I think to answer this question you need to convey the various workload
options we have to pick from.


Fair enough. On the IBM i platform, I generally think of workloads
pertaining to broadly-scoped ERP class systems which entail hundreds to
thousands of DB tables, views, etc., which may be manipulated, queried, and
maintained by thousands of procedures (call them functions or methods),
which are packaged into cohesive units (call them programs, service
programs, or classes), which are organized into functional areas (finance,
human resources, distribution, etc.).

On this list (Web400) I generally think of workloads which include HTTP,
FTP, SMTP, and any other protocols which use the Internet.

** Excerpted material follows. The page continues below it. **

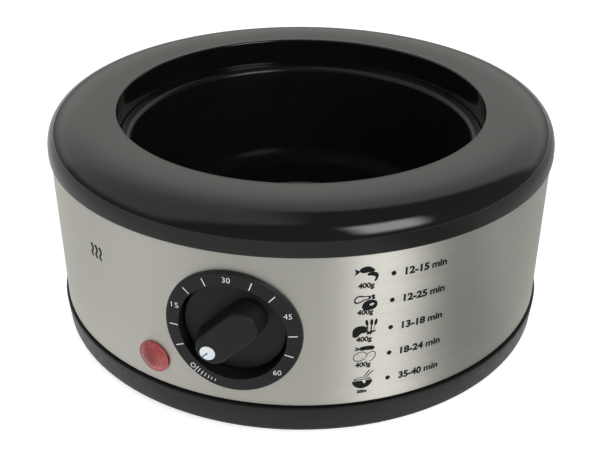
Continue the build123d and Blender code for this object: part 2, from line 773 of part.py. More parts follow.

My point in beginning with that type of context is intended to suggest that
application architecture matters.



Another way to break down Web application workloads might include:

1. Handling HTTP requests which may include requests for dynamically
generated content in addition to static.

2. Dispatching requests to appropriate handlers, taking into account that
broadly-scoped systems would have thousands of handlers.

3. Parsing HTML forms, query string parameters, XML and JSON input, browser
cookies, environment variables.

4. Generating HTML stream files (reports).

5. Generating PDF stream files.

6. Merging DB data with HTML, XML, and JSON responses.

7. Generating HTML, XML, and JSON responses.

8. Running DB queries and stored procedures.

9. Performing DB transactions and basic updates.

10. Implementing data validation and data integrity constraints.

11. Implementing business rules (ie. updates to one table may trigger
updates to others).

12. Interactive I/O may trigger submits to longer-running batch work.

What is Node especially well suited for? It's gaining a good reputation as
an HTTP server, but what about responding to requests for static content?